Лермонтов в университете выглядит человеком неприятным, и товарищи вспоминают о нем без приязни: «Студент Лермонтов, в котором тогда никто из нас не мог предвидеть будущего замечательного поэта, имел тяжелый характер, держал себя совершенно отдельно от всех своих товарищей, за что, в свою очередь, и ему платили тем же. Его не любили, отдалялись от него и, не имея с ним ничего общего, не обращали на него никакого внимания» (П. Ф. Вистенгоф).

«Когда я был уже на третьем курсе, в 1831 году поступил в университет по политическому же факультету Лермонтов, неуклюжий, сутуловатый, маленький, лет шестнадцати юноша, брюнет с лицом оливкового цвета и большими черными глазами, как бы исподлобья смотревшими» (Я. И. Костенецкий).

«Вообще, как помнится, товарищи его не любили, а он ко многим приставал» (А. М. Миклашевский).

Вистенгоф рисует в своих воспоминаниях сцену, характерную как для профессора Победоносцева, так и для студента Лермонтова:

«Профессор Победоносцев, читавший изящную словесность, задал Лермонтову какой-то вопрос.

Лермонтов начал бойко и с уверенностью отвечать. Профессор сначала слушал его, а потом остановил и сказал:

— Я вам этого не читал; я желал бы, чтобы вы мне отвечали именно то, что я проходил. Откуда вы могли почерпнуть эти знания?

— Это правда, г. профессор, того, что я сейчас говорил, вы нам не читали и не могли передавать, потому что это слишком ново и до вас еще не дошло.

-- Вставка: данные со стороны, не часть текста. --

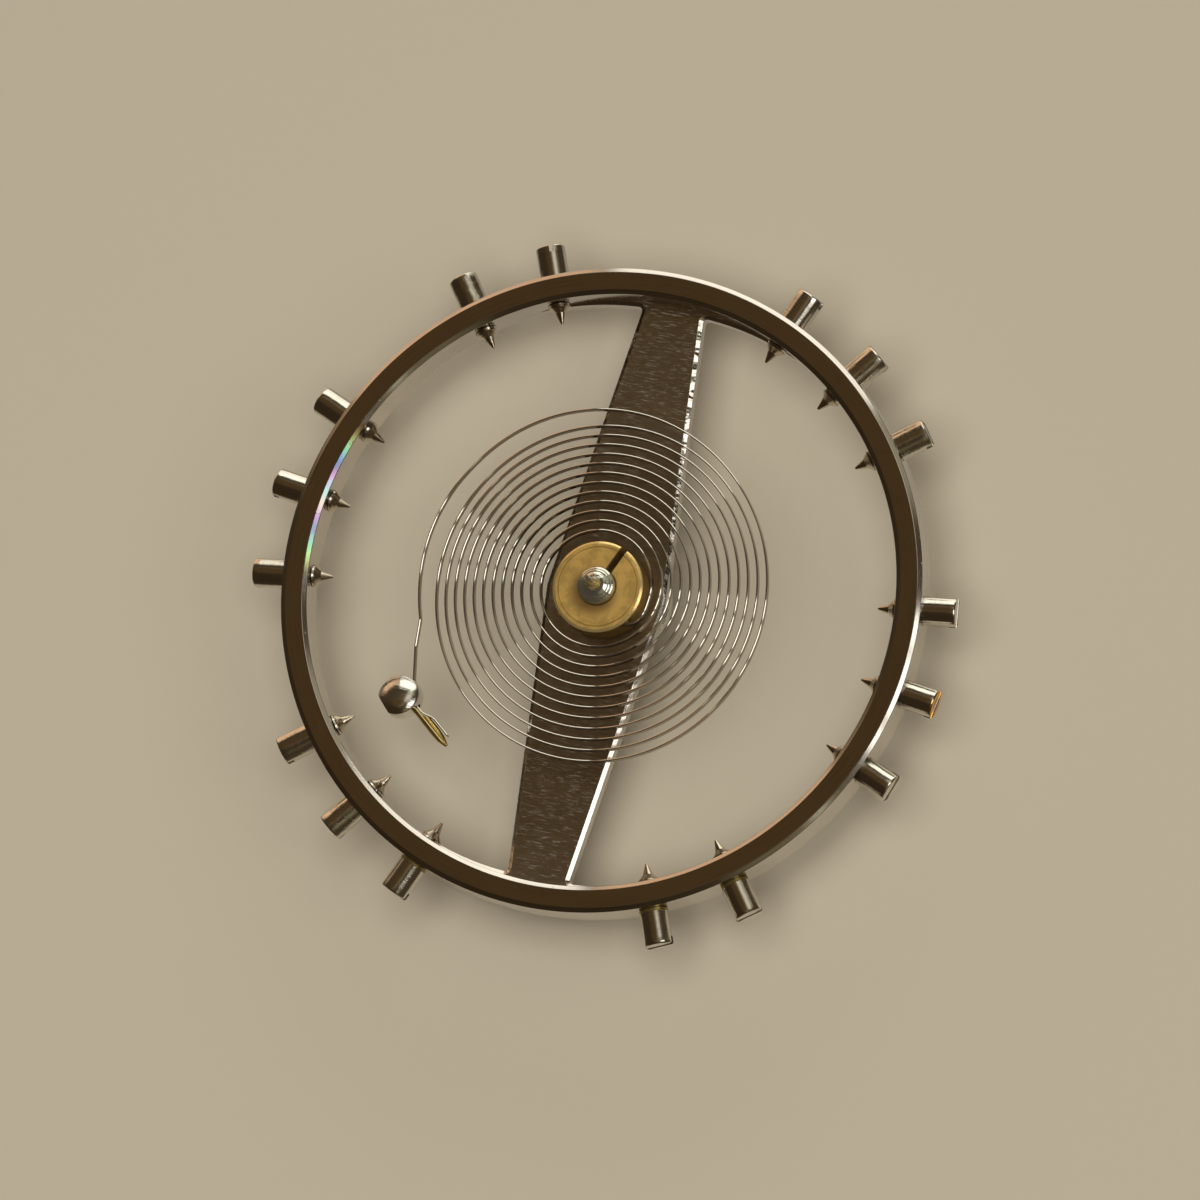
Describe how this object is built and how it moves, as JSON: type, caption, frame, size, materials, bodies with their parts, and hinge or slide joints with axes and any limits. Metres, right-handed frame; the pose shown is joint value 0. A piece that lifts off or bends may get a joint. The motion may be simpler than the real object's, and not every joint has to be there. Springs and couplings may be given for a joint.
{
  "type": "balance wheel",
  "caption": "Screwed balance wheel of a pocket watch on its staff, with collet, flat hairspring, stud and double roller; it swings about the staff.",
  "frame": {"origin": "tip of the lower pivot, on the axis of the staff", "axes": "+Z along the staff towards the hairspring and the upper pivot, Y along the wheel's arm, +X towards the impulse jewel"},
  "size_m": [0.0186, 0.0177, 0.0045],
  "materials": {
    "nickel_wheel": "bright turned nickel",
    "screw_nickel": "polished nickel",
    "polished_steel": "polished",
    "stud_steel": "polished",
    "spring_steel": "white polished strip",
    "brass_collet": "turned, satin",
    "brass_pin": "drawn, burnished",
    "brass_washer": "stamped",
    "ruby": "polished ruby"
  },
  "bodies": {
    "stud_side": {"hairspring_stud": "stud_steel", "stud_pin": "brass_pin"},
    "balance": {"balance_wheel": "nickel_wheel", "balance_staff": "polished_steel", "hairspring_collet": "brass_collet", "collet_pin": "brass_pin", "hairspring": "spring_steel", "impulse_roller": "polished_steel", "impulse_jewel": "ruby", "safety_roller": "polished_steel", "balance_screw_01": "screw_nickel", "balance_screw_02": "screw_nickel", "balance_screw_03": "screw_nickel", "balance_screw_04": "screw_nickel", "balance_screw_05": "screw_nickel", "balance_screw_06": "screw_nickel", "balance_screw_07": "screw_nickel", "balance_screw_08": "screw_nickel", "balance_screw_09": "screw_nickel", "balance_screw_10": "screw_nickel", "balance_screw_11": "screw_nickel", "balance_screw_12": "screw_nickel", "balance_screw_13": "screw_nickel", "balance_screw_14": "screw_nickel", "balance_screw_15": "screw_nickel", "balance_screw_16": "screw_nickel", "timing_washer_1": "brass_washer", "timing_washer_2": "brass_washer", "timing_washer_3": "brass_washer"}
  },
  "joints": [
    {"name": "balance_swing", "type": "hinge", "parent": "stud_side", "child": "balance", "pos_m": [0, 0, 0.00318], "axis": [0, 0, 1], "range_deg": [-270, 270], "stiffness_Nm_per_rad": 0.000005, "deforming": ["hairspring"]}
  ]
}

Я пользуюсь источниками из своей собственной библиотеки, снабженной всем современным.

Мы все переглянулись.

Подобный ответ дан был и адъюнкт-профессору Гастеву, читавшему геральдику и нумизматику.

Дерзкими выходками этими профессора обиделись и постарались срезать Лермонтова на публичных экзаменах».

Впрочем, другие студенты вели себя не лучше. К. С. Аксаков рассказывал, как один студент принес на лекцию Победоносцева воробья и выпустил птицу. Воробей принялся летать, а студенты, как бы в негодовании на такое нарушение приличия, вскочили и принялись ловить его. Другой раз, когда Победоносцев, который читал лекции по вечерам, должен был прийти в аудиторию, студенты закутались в шинели, забились по углам аудитории, слабо освещаемой лампой, и, как только показался Победоносцев, грянули: «Се жених грядет в полунощи».

«Обычный шум в аудитории прекращался и водворялась глубочайшая тишина. Преподаватель, обрадованный необыкновенным безмолвием, громко начинал читать, но тишина эта была самая коварная, — раздавался тихий, мелодический свист, обыкновенно мазурка… профессор останавливался в недоумении. Музыка умолкала, и за нею следовал взрыв рукоплесканий и неистовый топот», — вспоминал Аксаков.

Иногда целая аудитория в сто человек по какому-нибудь пустому поводу поднимала общий крик. Вот кто-то вошел в калошах. «Долой калоши!» — кричат все, вошедший поспешно скидывает калоши…

«Странное дело, — заключает Аксаков, — профессора преподавали плохо, студенты не учились… но души их, не подавленные форменностью, были раскрыты, и все-таки много вынесли они из университета»…

Те же мысли высказывал и Лермонтов, общий нелюбимец, высокомерный угрюмец:

Святое место!.. Помню я, как сон, Твои кафедры, залы, коридоры. Твоих сынов заносчивые споры О Боге, о вселенной и о том, Как пить: с водой иль просто голый ром, — Их гордый вид пред гордыми властями, Их сертуки, висящие клочками. Бывало, только восемь бьет часов, По мостовой валит народ ученый. Кто ночь провел с лампадой средь трудов, Кто — в грязной луже, Вакхом упоенный; Но все равно задумчивы, без слов Текут… Пришли, шумят… Профессор длинный Напрасно ходит, кланяется чинно. Он книгу взял, раскрыл, прочел, — шумят; Уходит — втрое хуже…
(«Сашка»)

Холера («чума»)

Сентябрь 1830 года оказался волнительным не только в связи с поступлением Лермонтова в университет. «Чума» добралась и до Москвы. Сушкова пишет: «В конце сентября холера еще более свирепствовала в Москве; тут окончательно ее приняли за чуму или общее отравление; страх овладел всеми; балы, увеселения прекратились, половина города была в трауре, лица вытянулись, все были в ожидании горя или смерти, Лермонтов от этой тревоги вовсе не похорошел.